The celebration begins. Credit: David Eduardo

Twenty-five hours before kickoff, and Hartsfield-Jackson Atlanta International Airport is essentially North Campus on half a dozen Saturdays every year: ESPN is in town and everyone is consuming alcohol with spirited, if questionable, intensity. The airport bars—forever trusted as our planet’s last bastions of lawlessness, where 8 a.m. Scotch and sodas could be consumed with confident transparency—were being crushed by platoons of college football (mostly Georgia) fans sporting winter-edition branded gear from their favorite state school. The edibles kicked in, but the line at TGI Friday’s was still way too long.

Twenty-three hours before the University of Georgia (spoiler alert) become national champions, the cold snakeskin streets of Indianapolis provided the least inviting conditions for revelry in college football playoff history. The venue should have been New Orleans, Miami, Maui, maybe even Tampa. 

Even in frigid weather, one feels compelled to bar-hop at an event like this. Sunday night at the decidedly local Alley Cat Lounge on Carrollton Avenue, nobody cared about Roll Tide or Go Dawgs. The place looked very recently renovated, and maybe it should have been left alone. At Connor’s Pub on Ferguson Street, the kitchen is open until three o’clock in the morning every night of the week—get the hot wings. No red. No black. No crimson. No elephants anywhere. The Broad Ripple neighborhood was nonplussed about the following night’s game of the century.

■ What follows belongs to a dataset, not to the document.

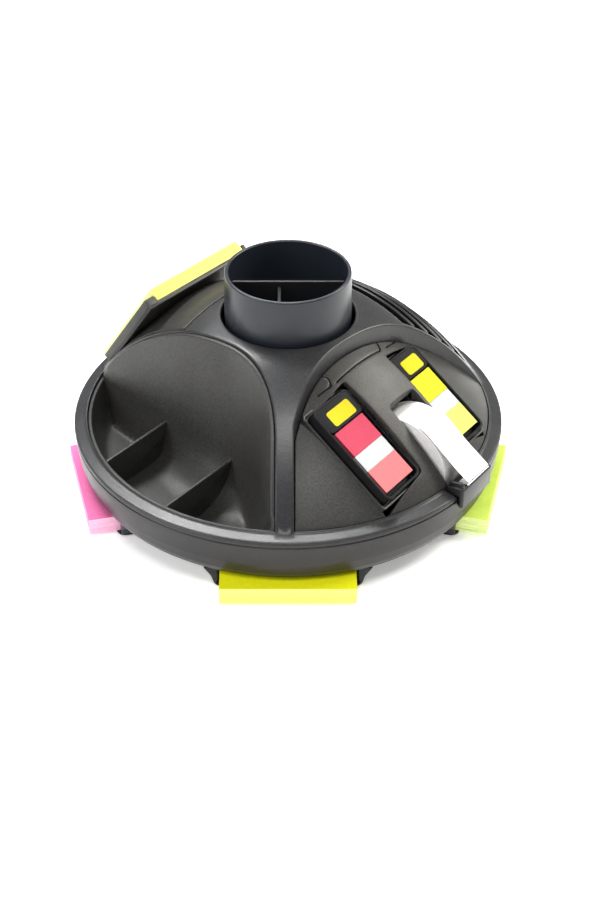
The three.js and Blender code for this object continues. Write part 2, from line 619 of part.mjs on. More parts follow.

Ten hours before kickoff, it’s time to lay down a foundation for success. Biscuits Cafe is a Mexican restaurant on Broad Ripple Avenue with a complicated 10-page menu featuring a variety of burritos, Belgian waffles and something that almost killed my friend Chris. Thankfully, Darlene—saint and bartender to the stars at Dugout Bar (since 1954) on Virginia Avenue—had a huge jug of Tums and several buckets of ice-cold Miller Lites to remedy any malady. There was a framed ancient Allman Brothers poster and an old Atlanta Braves banner on the wall—foreshadowing? When the jukebox played “Hell No I Ain’t Happy” (Drive-By Truckers) and “Crank That” (Soulja Boy) because of the $5 I fed it, it didn’t matter that it was 9 degrees outside or that the very old man sitting next to Chris wore a Trump 2024 hat.

Two hours before kickoff, I ashamedly stood in line to get into a place called The Slippery Noodle, then walked across the street into a football stadium named after a brand of motor oil nobody uses, without showing anyone my ticket. Someone I never heard of sang the national anthem. In Section 145, I watched the Georgia Bulldogs remove a massive 41-year-old monkey from their backs in front of roughly 68,000 (almost all Georgia) fans, most of them middle-aged Southern men drinking 24-ounce black cherry Bud Light Seltzers, fondly. 

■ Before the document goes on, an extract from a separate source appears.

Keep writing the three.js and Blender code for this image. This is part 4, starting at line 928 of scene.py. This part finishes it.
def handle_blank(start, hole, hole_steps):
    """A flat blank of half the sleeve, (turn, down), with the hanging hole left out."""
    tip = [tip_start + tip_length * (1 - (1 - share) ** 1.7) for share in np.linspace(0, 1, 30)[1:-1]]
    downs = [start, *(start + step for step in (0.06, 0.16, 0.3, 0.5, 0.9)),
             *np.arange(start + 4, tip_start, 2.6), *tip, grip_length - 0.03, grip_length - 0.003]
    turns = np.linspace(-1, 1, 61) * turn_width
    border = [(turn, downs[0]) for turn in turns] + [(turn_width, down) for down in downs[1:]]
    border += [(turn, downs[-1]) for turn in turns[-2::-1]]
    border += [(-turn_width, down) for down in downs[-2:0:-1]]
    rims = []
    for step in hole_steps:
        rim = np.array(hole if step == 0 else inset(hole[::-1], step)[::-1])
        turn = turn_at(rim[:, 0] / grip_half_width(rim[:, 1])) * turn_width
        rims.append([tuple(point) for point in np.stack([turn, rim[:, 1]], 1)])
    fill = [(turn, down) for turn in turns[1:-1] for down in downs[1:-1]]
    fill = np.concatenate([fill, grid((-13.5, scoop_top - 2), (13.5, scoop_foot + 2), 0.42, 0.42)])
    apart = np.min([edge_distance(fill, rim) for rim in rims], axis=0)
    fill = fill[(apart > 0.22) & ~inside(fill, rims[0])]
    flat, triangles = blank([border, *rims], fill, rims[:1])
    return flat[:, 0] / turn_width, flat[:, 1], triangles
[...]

Everyone reading this watched the game, so the recap will be brief. That was not a fumble in any universe where this sport is played. We should find the time to talk about the fourth quarter Bennett-to-Mitchell touchdown bomb at least once a day with someone, for at least the 41 years. Brock Allen Bowers will go down as the best tight end in UGA history. If that pick-six had happened in Athens, the field would’ve been gallantly stormed, the goalposts uprooted and proudly paraded through town, then planted on the Georgia Theatre rooftop. 

In Indianapolis, instead, we all froze our asses off waiting for Ubers, and the next day debated McDonald’s versus Chick-fil-A before deciding on both at the spartanly appointed Indianapolis International Airport. They say the game is in Vegas next year. Go Dawgs.